The freight boat towed the barge away. But just 200 yards out, the wind came up, the surf began to chop, and the freight boat’s captain ordered the barge returned to the shore. It was too dangerous to proceed. The potato and its two wagons were taken off. And there they remained, on the beach but now the property of the promoters of the 1893 Chicago World’s Fair.
Local folks were very depressed about this situation. But two days later, Talmadge received a telegram. The promoters had wonderful news. Due to other delays, the fair opening had been postponed to June 15. So now there was much more time.

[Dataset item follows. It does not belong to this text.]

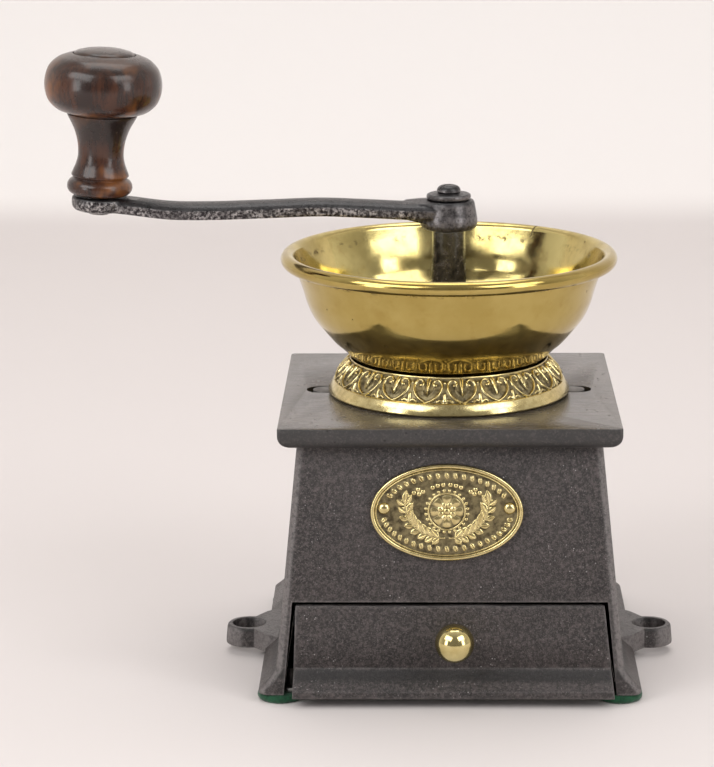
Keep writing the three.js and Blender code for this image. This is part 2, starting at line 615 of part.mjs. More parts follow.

“As you may know,” the letter said, “more than a dozen railroads come into Chicago from around the country. The fair is alongside one of them. We have contacted Austin Corbin, the owner of the Pennsylvania and Long Island railroads, and he has agreed to extend the Long Island Rail Road, which currently ends in Southampton 20 miles from you, all the way to East Hampton, just three miles from you, by June 1. Can your horse team haul the potato to downtown East Hampton by June 5? You’ll see the new tracks. We’ll have a freight car there big enough to handle the situation. Just 72 hours later, we’ll have the potato. We are very excited about this.”
Again, Talmadge said yes. And what a day that was. On June 3, 1893, the whole town escorted that potato on its two wagons to where the train tracks now ended at Newtown Lane. The high school band played. President Grover Cleveland came from Washington. And at sunset, an enormous steam locomotive puffing black smoke arrived to haul that potato off heading west—the first train ever out of our town.
To be honest, nobody ever heard of the potato after that. And Talmadge never revealed what the promoters had paid him to grow this giant potato. But for years afterward, every March, Talmadge would hand out big bonuses to his farmhands. The money came, he said, from the annual check he was getting from Chicago. It was certainly quite a windfall for this community.